Why does ambiguity resist AI gaming?

Because there's no fixed correct output to reverse-engineer. When the deliverable is reasoning under competing constraints, AI assistance can't shortcut it the way it solves a fixed-answer test.

Can two candidates get opposite answers and both pass?

Yes. You score the quality of reasoning and the named tradeoff, not agreement with a key — which is exactly what makes the assessment AI-resistant.
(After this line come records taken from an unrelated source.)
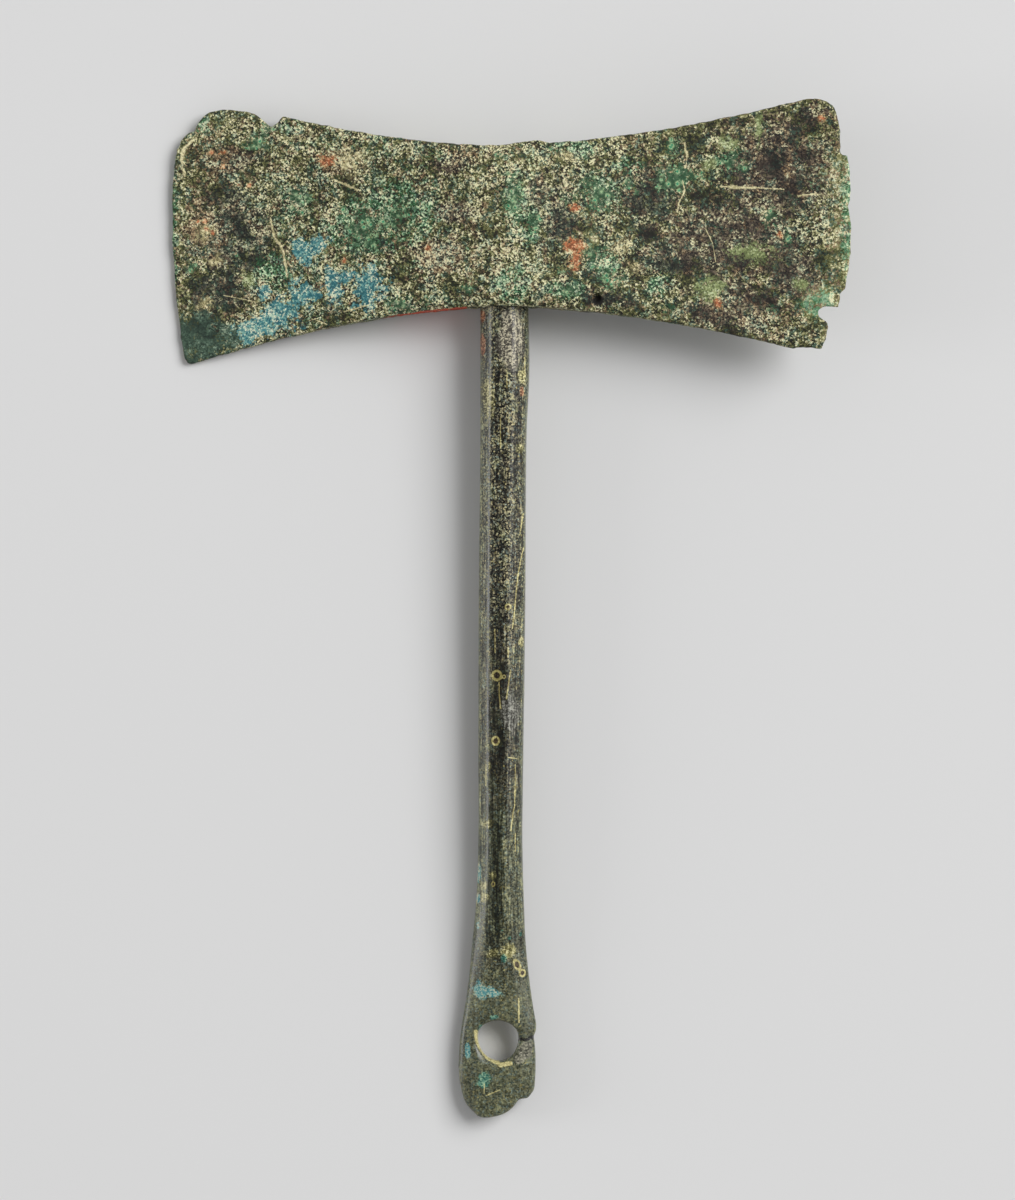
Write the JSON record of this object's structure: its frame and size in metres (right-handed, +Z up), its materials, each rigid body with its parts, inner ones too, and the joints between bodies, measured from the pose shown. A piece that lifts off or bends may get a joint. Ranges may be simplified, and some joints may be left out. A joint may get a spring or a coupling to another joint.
{
  "type": "bronze double axe head with rod handle",
  "caption": "Corroded bronze double axe: a flared two-edged head with a shaft hole, on a smooth rod handle that ends in a flattened, pierced eye.",
  "frame": {"origin": "on the surface that the piece lies on, under the middle of its outline", "axes": "+Y along the rod from its eye towards the head, +X along the head's span towards the raised wing, +Z up, out of the face that shows"},
  "size_m": [0.1132, 0.1698, 0.0123],
  "materials": {
    "crusted_bronze": "matte",
    "polished_bronze": "satin"
  },
  "bodies": {
    "root": {"axe_head": "crusted_bronze", "rod_handle": "polished_bronze"}
  },
  "joints": []
}
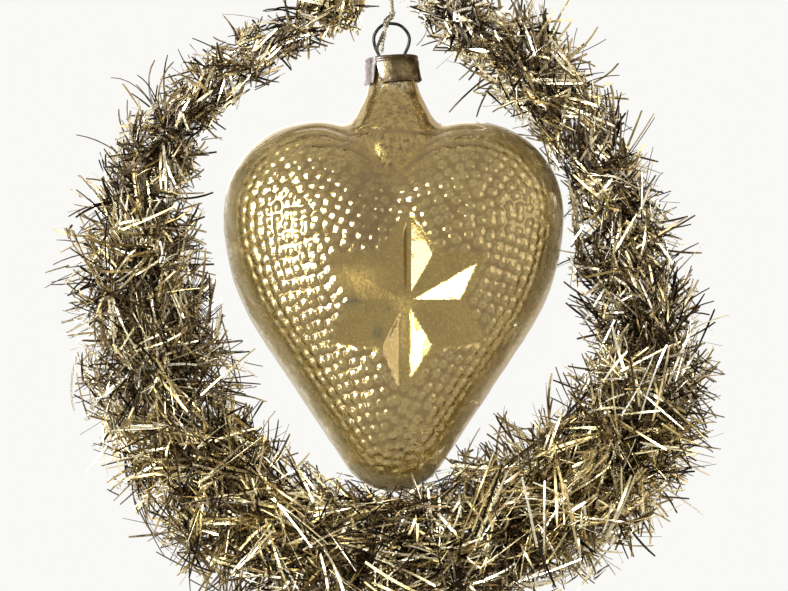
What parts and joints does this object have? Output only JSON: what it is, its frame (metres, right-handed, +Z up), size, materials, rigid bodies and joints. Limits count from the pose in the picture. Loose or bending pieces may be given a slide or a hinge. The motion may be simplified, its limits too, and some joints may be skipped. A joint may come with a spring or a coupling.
{
  "type": "glass heart ornament in a tinsel wreath",
  "caption": "Embossed silvered glass heart with a slit tin cap and ring clip, hung by a metallic thread inside a round wreath of tinsel garland.",
  "frame": {"origin": "inside top of the wire eye that the wreath hangs by", "axes": "+Z up, the wreath lies in the XZ plane, its front faces -Y, +X is to the viewer's right"},
  "size_m": [0.1192, 0.0336, 0.1348],
  "materials": {
    "silvered_glass": "gloss",
    "tin_cap": "satin",
    "clip_wire": "satin",
    "core_wire": "satin",
    "eye_wire": "satin",
    "tinsel": "gloss",
    "thread_gold": "satin",
    "thread_dark": "satin"
  },
  "bodies": {
    "wreath": {"core_wire_a": "core_wire", "core_wire_b": "core_wire", "tinsel_01": "tinsel", "tinsel_02": "tinsel", "tinsel_03": "tinsel", "tinsel_04": "tinsel", "tinsel_05": "tinsel", "tinsel_06": "tinsel", "tinsel_07": "tinsel", "tinsel_08": "tinsel", "tinsel_09": "tinsel", "tinsel_10": "tinsel", "tinsel_11": "tinsel", "tinsel_12": "tinsel", "tinsel_13": "tinsel", "tinsel_14": "tinsel", "hanging_eye": "eye_wire"},
    "thread": {"hanging_thread": "thread_gold"},
    "knot": {"thread_knot": "thread_gold", "thread_tail_gold": "thread_gold", "thread_tail_dark": "thread_dark"},
    "clip": {"wire_clip": "clip_wire"},
    "heart": {"glass_heart": "silvered_glass", "metal_cap": "tin_cap"}
  },
  "joints": [
    {"name": "thread_swing", "type": "hinge", "parent": "wreath", "child": "thread", "pos_m": [0, 0, -0.00978], "axis": [1, 0, 0], "range_deg": [-20, 20]},
    {"name": "thread_twist", "type": "hinge", "parent": "thread", "child": "knot", "pos_m": [0, 0, -0.0165], "axis": [0, 0, 1], "range_deg": [-90, 90]},
    {"name": "ring_sway", "type": "hinge", "parent": "knot", "child": "clip", "pos_m": [0, 0, -0.01867], "axis": [0, 1, 0], "range_deg": [-2, 4]},
    {"name": "cap_tilt", "type": "hinge", "parent": "clip", "child": "heart", "pos_m": [-0.0004, 0, -0.02552], "axis": [1, 0, 0], "range_deg": [-8, 8]}
  ]
}
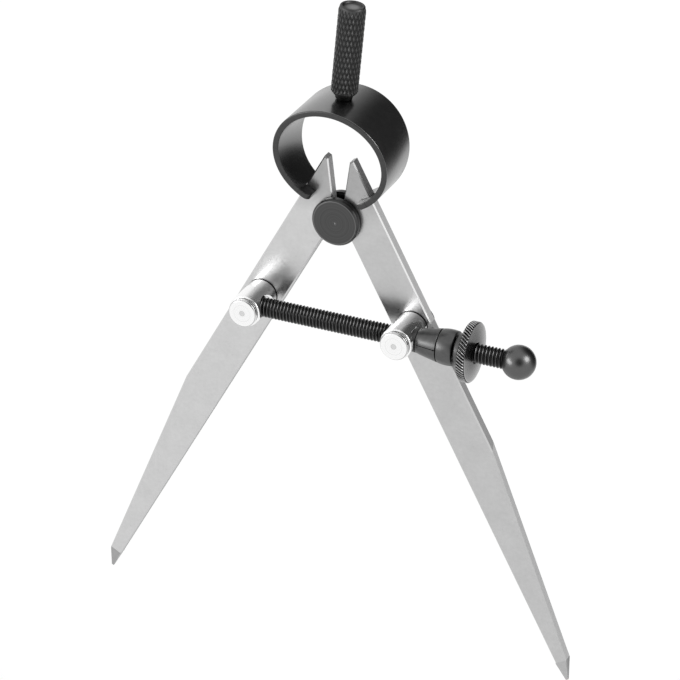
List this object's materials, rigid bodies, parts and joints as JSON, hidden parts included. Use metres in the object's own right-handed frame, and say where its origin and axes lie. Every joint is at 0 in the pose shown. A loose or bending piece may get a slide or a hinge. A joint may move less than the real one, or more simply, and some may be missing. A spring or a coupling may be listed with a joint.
{
  "type": "spring divider",
  "caption": "Spring divider with flat steel legs, a black bow spring, a knurled grip and an adjusting screw with a quick-release nut.",
  "frame": {"origin": "under the middle of the box round the divider, level with the rear rim of the bow spring, with the divider lying on its back", "axes": "+Y runs along the grip's end of the divider and -Y to the leg points, +X is the side of the ball end of the adjusting screw, +Z is the front, where the posts and the screw stand"},
  "size_m": [0.1462, 0.1942, 0.0279],
  "materials": {
    "ground_steel": "fine ground steel, satin, cleaned up by belt along the leg",
    "bright_steel": "turned and polished bright steel",
    "black_oxide": "satin black oxide on steel",
    "dark_steel": "dark grey blued steel"
  },
  "bodies": {
    "bow": {"bow_spring": "black_oxide", "grip": "black_oxide", "grip_stud": "black_oxide"},
    "fulcrum": {"fulcrum_stud": "dark_steel", "fulcrum_roller": "dark_steel", "fulcrum_back_disc": "dark_steel"},
    "left_leg": {"left_leg": "ground_steel"},
    "right_leg": {"right_leg": "ground_steel"},
    "left_swivel": {"left_post": "bright_steel", "left_post_washer": "bright_steel", "adjusting_screw": "black_oxide", "ball_knob": "black_oxide"},
    "right_swivel": {"right_post": "bright_steel", "right_post_washer": "bright_steel", "seat_washer": "black_oxide"},
    "nut": {"jaw_ring": "black_oxide", "nut_collar": "black_oxide", "thumb_wheel": "black_oxide"},
    "jaw_upper": {"nut_jaw_upper": "black_oxide"},
    "jaw_lower": {"nut_jaw_lower": "black_oxide"}
  },
  "joints": [
    {"name": "fulcrum_spin", "type": "hinge", "parent": "bow", "child": "fulcrum", "pos_m": [0, 0.03425, 0.01065], "axis": [0, 0, 1], "continuous": true},
    {"name": "left_leg_open", "type": "hinge", "parent": "bow", "child": "left_leg", "pos_m": [0, 0.03425, 0.01065], "axis": [0, 0, -1], "range_deg": [-28.3, 8], "deforming": ["bow_spring"]},
    {"name": "right_leg_open", "type": "hinge", "parent": "bow", "child": "right_leg", "pos_m": [0, 0.03425, 0.01065], "axis": [0, 0, 1], "range_deg": [-28.3, 8], "deforming": ["bow_spring"]},
    {"name": "left_post_swivel", "type": "hinge", "parent": "left_leg", "child": "left_swivel", "pos_m": [-0.02277, 0.00645, 0.01065], "axis": [0, 0, 1], "range_deg": [-28.3, 8]},
    {"name": "right_post_swivel", "type": "hinge", "parent": "right_leg", "child": "right_swivel", "pos_m": [0.02277, 0.00645, 0.01065], "axis": [0, 0, -1], "range_deg": [-28.3, 8]},
    {"name": "nut_spin", "type": "hinge", "parent": "right_swivel", "child": "nut", "pos_m": [0.02767, 0.00645, 0.01915], "axis": [1, 0, 0], "continuous": true},
    {"name": "jaw_upper_open", "type": "slide", "parent": "nut", "child": "jaw_upper", "axis": [0, 0.9925, -0.1219], "range_m": [0, 0.00025]},
    {"name": "jaw_lower_open", "type": "slide", "parent": "nut", "child": "jaw_lower", "axis": [0, -0.9925, 0.1219], "range_m": [0, 0.00025]}
  ],
  "couplings": [
    {"joint": "right_leg_open", "follows": "left_leg_open", "ratio": 1},
    {"joint": "left_post_swivel", "follows": "left_leg_open", "ratio": 1},
    {"joint": "right_post_swivel", "follows": "left_leg_open", "ratio": 1},
    {"joint": "jaw_lower_open", "follows": "jaw_upper_open", "ratio": 1}
  ]
}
How to Redesign an Assessment to Resist AI Gaming

blog-headers-business-automation-4Spot-Consulting-26.png

Post: How to Redesign an Assessment to Resist AI Gaming: A Judgment-First Method

By Jeff ArnoldPublished On: June 15, 2026

An assessment resists AI gaming when there is no fixed answer to reverse-engineer. You replace correctness with judgment: messy scenarios, competing priorities, missing information, and questions with no clean right answer. The deliverable becomes the reasoning, which AI assistance can’t shortcut. This is the assessment-redesign core of the AI resume screening rebuild.

Before You Start

Accept the premise first: any assessment with fixed correct answers is now solvable by a candidate with a tool in another tab, so a high score no longer differentiates. If you haven’t confirmed your scores stopped predicting performance, run the screening-to-hire audit before redesigning. Pull a real, messy situation from your own operation to build the scenario around.

Step 1: Replace the Right Answer With a Real Dilemma

Take a genuine situation from the role and strip it to its hard core: competing priorities, a deadline, and missing information. The candidate’s task is to decide and defend, not to retrieve a correct answer. Because there’s no key, there’s nothing for AI to reverse-engineer. A fixed-answer question asks “what is the right way to handle a payroll discrepancy” and has one correct response a tool will retrieve in seconds. A dilemma asks “the discrepancy surfaced an hour before the run, you can delay the whole payroll or push it with a known error and fix it next cycle, and you cannot reach the controller — what do you do and why.” There is no key for the second question because the answer depends on judgment the candidate has to supply themselves, which is exactly what no tool can hand them.

Use a situation your team actually faced, so the texture is real and hard to fake.
Build in a tradeoff with no clean resolution, where every choice gives something up.
Withhold a piece of information on purpose, forcing the candidate to decide under the uncertainty the real job carries.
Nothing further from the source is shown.